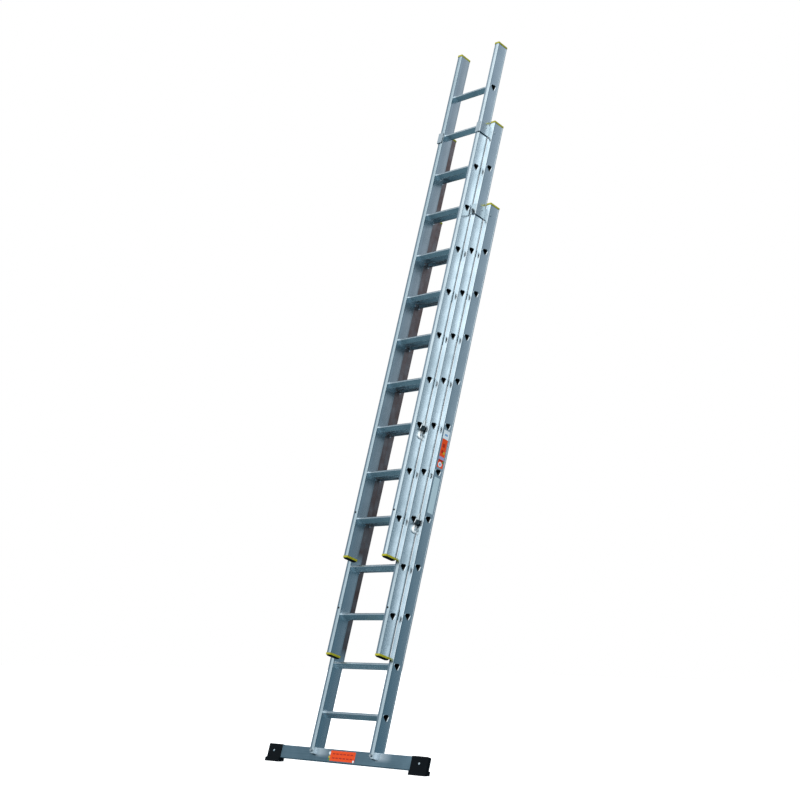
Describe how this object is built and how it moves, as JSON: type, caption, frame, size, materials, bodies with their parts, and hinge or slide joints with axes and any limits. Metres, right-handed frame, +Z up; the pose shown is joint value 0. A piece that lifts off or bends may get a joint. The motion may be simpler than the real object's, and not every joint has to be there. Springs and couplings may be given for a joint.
{
  "type": "extension ladder",
  "caption": "Aluminium extension ladder with nested sliding sections, rung hooks, guide brackets, end caps and a wide stabiliser bar on rubber feet, standing at its working lean.",
  "frame": {"origin": "on the floor, midway between the two feet and below the middle of the stabiliser bar", "axes": "+Z up, +X to the right of a climber who faces the ladder, +Y away from the climber towards the wall; the stiles lean 15 degrees from +Z towards +Y"},
  "size_m": [1.15, 0.9717, 3.9044],
  "materials": {
    "stile_aluminium": "satin",
    "rung_aluminium": "satin",
    "bar_aluminium": "satin",
    "cast_aluminium": "rough",
    "bracket_aluminium": "satin",
    "rivet_aluminium": "satin",
    "zinc_steel": "satin",
    "yellow_plastic": "matte",
    "guide_plastic": "matte",
    "foot_rubber": "matte"
  },
  "bodies": {
    "base": {"bar_bolts": "zinc_steel", "bar_nuts": "zinc_steel", "base_end_caps": "yellow_plastic", "base_guide_brackets": "bracket_aluminium", "base_rivets": "rivet_aluminium", "base_rung_01": "rung_aluminium", "base_rung_02": "rung_aluminium", "base_rung_03": "rung_aluminium", "base_rung_04": "rung_aluminium", "base_rung_05": "rung_aluminium", "base_rung_06": "rung_aluminium", "base_rung_07": "rung_aluminium", "base_rung_08": "rung_aluminium", "base_rung_09": "rung_aluminium", "base_rung_10": "rung_aluminium", "base_rung_11": "rung_aluminium", "base_stile_left": "stile_aluminium", "base_stile_right": "stile_aluminium", "rubber_feet": "foot_rubber", "stabiliser_bar": "bar_aluminium"},
    "middle": {"middle_end_caps": "yellow_plastic", "middle_guide_brackets": "bracket_aluminium", "middle_guide_shoes": "guide_plastic", "middle_hook_bolts": "zinc_steel", "middle_rivets": "rivet_aluminium", "middle_rung_01": "rung_aluminium", "middle_rung_02": "rung_aluminium", "middle_rung_03": "rung_aluminium", "middle_rung_04": "rung_aluminium", "middle_rung_05": "rung_aluminium", "middle_rung_06": "rung_aluminium", "middle_rung_07": "rung_aluminium", "middle_rung_08": "rung_aluminium", "middle_rung_09": "rung_aluminium", "middle_rung_10": "rung_aluminium", "middle_rung_11": "rung_aluminium", "middle_shoe_bolts": "zinc_steel", "middle_stile_left": "stile_aluminium", "middle_stile_right": "stile_aluminium"},
    "fly": {"fly_end_caps": "yellow_plastic", "fly_guide_shoes": "guide_plastic", "fly_hook_bolts": "zinc_steel", "fly_rung_01": "rung_aluminium", "fly_rung_02": "rung_aluminium", "fly_rung_03": "rung_aluminium", "fly_rung_04": "rung_aluminium", "fly_rung_05": "rung_aluminium", "fly_rung_06": "rung_aluminium", "fly_rung_07": "rung_aluminium", "fly_rung_08": "rung_aluminium", "fly_rung_09": "rung_aluminium", "fly_rung_10": "rung_aluminium", "fly_rung_11": "rung_aluminium", "fly_shoe_bolts": "zinc_steel", "fly_stile_left": "stile_aluminium", "fly_stile_right": "stile_aluminium"},
    "middle_hook_left": {"middle_hook_left": "cast_aluminium"},
    "middle_hook_right": {"middle_hook_right": "cast_aluminium"},
    "fly_hook_left": {"fly_hook_left": "cast_aluminium"},
    "fly_hook_right": {"fly_hook_right": "cast_aluminium"}
  },
  "joints": [
    {"name": "middle_section_slide", "type": "slide", "parent": "base", "child": "middle", "axis": [0, 0.2588, 0.9659], "range_m": [-0.5, 1.5]},
    {"name": "fly_section_slide", "type": "slide", "parent": "middle", "child": "fly", "axis": [0, 0.2588, 0.9659], "range_m": [-0.5, 1.5]},
    {"name": "middle_hook_left_pivot", "type": "hinge", "parent": "middle", "child": "middle_hook_left", "pos_m": [-0.19475, 0.24984, 1.15898], "axis": [1, 0, 0], "range_deg": [0, 35]},
    {"name": "middle_hook_right_pivot", "type": "hinge", "parent": "middle", "child": "middle_hook_right", "pos_m": [0.19475, 0.24984, 1.15898], "axis": [1, 0, 0], "range_deg": [0, 35]},
    {"name": "fly_hook_left_pivot", "type": "hinge", "parent": "fly", "child": "fly_hook_left", "pos_m": [-0.15825, 0.31351, 1.64194], "axis": [1, 0, 0], "range_deg": [0, 35]},
    {"name": "fly_hook_right_pivot", "type": "hinge", "parent": "fly", "child": "fly_hook_right", "pos_m": [0.15825, 0.31351, 1.64194], "axis": [1, 0, 0], "range_deg": [0, 35]}
  ]
}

● ● ● ● ●

* [WRITTEN INSTRUCTION] Reproduce all data above, unchanged.

* [PROBLEM SOLUTION]
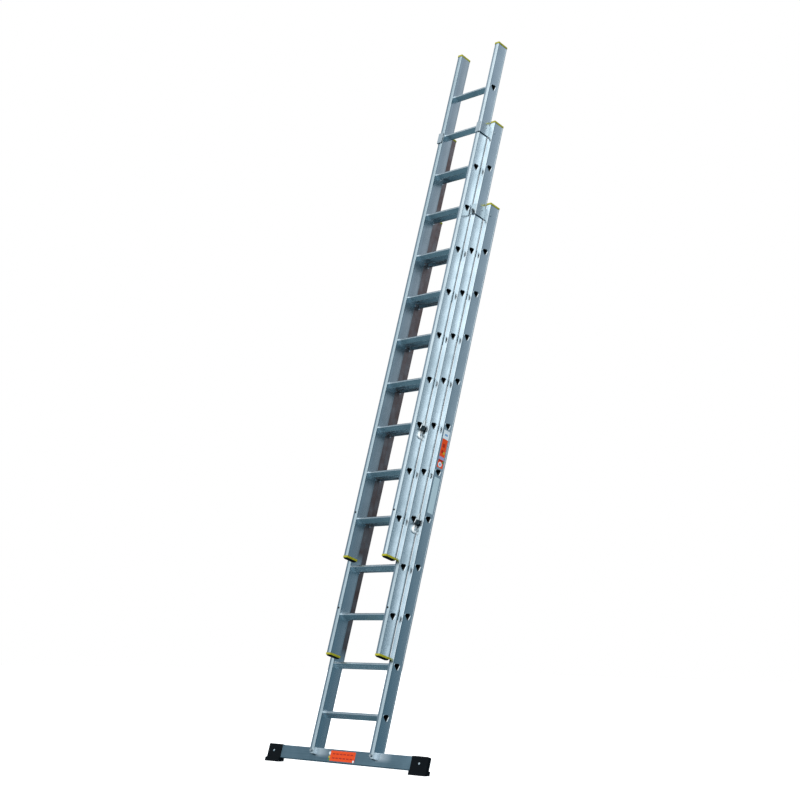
Describe how this object is built and how it moves, as JSON: type, caption, frame, size, materials, bodies with their parts, and hinge or slide joints with axes and any limits. Metres, right-handed frame, +Z up; the pose shown is joint value 0. A piece that lifts off or bends may get a joint. The motion may be simpler than the real object's, and not every joint has to be there. Springs and couplings may be given for a joint.
{
  "type": "extension ladder",
  "caption": "Aluminium extension ladder with nested sliding sections, rung hooks, guide brackets, end caps and a wide stabiliser bar on rubber feet, standing at its working lean.",
  "frame": {"origin": "on the floor, midway between the two feet and below the middle of the stabiliser bar", "axes": "+Z up, +X to the right of a climber who faces the ladder, +Y away from the climber towards the wall; the stiles lean 15 degrees from +Z towards +Y"},
  "size_m": [1.15, 0.9717, 3.9044],
  "materials": {
    "stile_aluminium": "satin",
    "rung_aluminium": "satin",
    "bar_aluminium": "satin",
    "cast_aluminium": "rough",
    "bracket_aluminium": "satin",
    "rivet_aluminium": "satin",
    "zinc_steel": "satin",
    "yellow_plastic": "matte",
    "guide_plastic": "matte",
    "foot_rubber": "matte"
  },
  "bodies": {
    "base": {"bar_bolts": "zinc_steel", "bar_nuts": "zinc_steel", "base_end_caps": "yellow_plastic", "base_guide_brackets": "bracket_aluminium", "base_rivets": "rivet_aluminium", "base_rung_01": "rung_aluminium", "base_rung_02": "rung_aluminium", "base_rung_03": "rung_aluminium", "base_rung_04": "rung_aluminium", "base_rung_05": "rung_aluminium", "base_rung_06": "rung_aluminium", "base_rung_07": "rung_aluminium", "base_rung_08": "rung_aluminium", "base_rung_09": "rung_aluminium", "base_rung_10": "rung_aluminium", "base_rung_11": "rung_aluminium", "base_stile_left": "stile_aluminium", "base_stile_right": "stile_aluminium", "rubber_feet": "foot_rubber", "stabiliser_bar": "bar_aluminium"},
    "middle": {"middle_end_caps": "yellow_plastic", "middle_guide_brackets": "bracket_aluminium", "middle_guide_shoes": "guide_plastic", "middle_hook_bolts": "zinc_steel", "middle_rivets": "rivet_aluminium", "middle_rung_01": "rung_aluminium", "middle_rung_02": "rung_aluminium", "middle_rung_03": "rung_aluminium", "middle_rung_04": "rung_aluminium", "middle_rung_05": "rung_aluminium", "middle_rung_06": "rung_aluminium", "middle_rung_07": "rung_aluminium", "middle_rung_08": "rung_aluminium", "middle_rung_09": "rung_aluminium", "middle_rung_10": "rung_aluminium", "middle_rung_11": "rung_aluminium", "middle_shoe_bolts": "zinc_steel", "middle_stile_left": "stile_aluminium", "middle_stile_right": "stile_aluminium"},
    "fly": {"fly_end_caps": "yellow_plastic", "fly_guide_shoes": "guide_plastic", "fly_hook_bolts": "zinc_steel", "fly_rung_01": "rung_aluminium", "fly_rung_02": "rung_aluminium", "fly_rung_03": "rung_aluminium", "fly_rung_04": "rung_aluminium", "fly_rung_05": "rung_aluminium", "fly_rung_06": "rung_aluminium", "fly_rung_07": "rung_aluminium", "fly_rung_08": "rung_aluminium", "fly_rung_09": "rung_aluminium", "fly_rung_10": "rung_aluminium", "fly_rung_11": "rung_aluminium", "fly_shoe_bolts": "zinc_steel", "fly_stile_left": "stile_aluminium", "fly_stile_right": "stile_aluminium"},
    "middle_hook_left": {"middle_hook_left": "cast_aluminium"},
    "middle_hook_right": {"middle_hook_right": "cast_aluminium"},
    "fly_hook_left": {"fly_hook_left": "cast_aluminium"},
    "fly_hook_right": {"fly_hook_right": "cast_aluminium"}
  },
  "joints": [
    {"name": "middle_section_slide", "type": "slide", "parent": "base", "child": "middle", "axis": [0, 0.2588, 0.9659], "range_m": [-0.5, 1.5]},
    {"name": "fly_section_slide", "type": "slide", "parent": "middle", "child": "fly", "axis": [0, 0.2588, 0.9659], "range_m": [-0.5, 1.5]},
    {"name": "middle_hook_left_pivot", "type": "hinge", "parent": "middle", "child": "middle_hook_left", "pos_m": [-0.19475, 0.24984, 1.15898], "axis": [1, 0, 0], "range_deg": [0, 35]},
    {"name": "middle_hook_right_pivot", "type": "hinge", "parent": "middle", "child": "middle_hook_right", "pos_m": [0.19475, 0.24984, 1.15898], "axis": [1, 0, 0], "range_deg": [0, 35]},
    {"name": "fly_hook_left_pivot", "type": "hinge", "parent": "fly", "child": "fly_hook_left", "pos_m": [-0.15825, 0.31351, 1.64194], "axis": [1, 0, 0], "range_deg": [0, 35]},
    {"name": "fly_hook_right_pivot", "type": "hinge", "parent": "fly", "child": "fly_hook_right", "pos_m": [0.15825, 0.31351, 1.64194], "axis": [1, 0, 0], "range_deg": [0, 35]}
  ]
}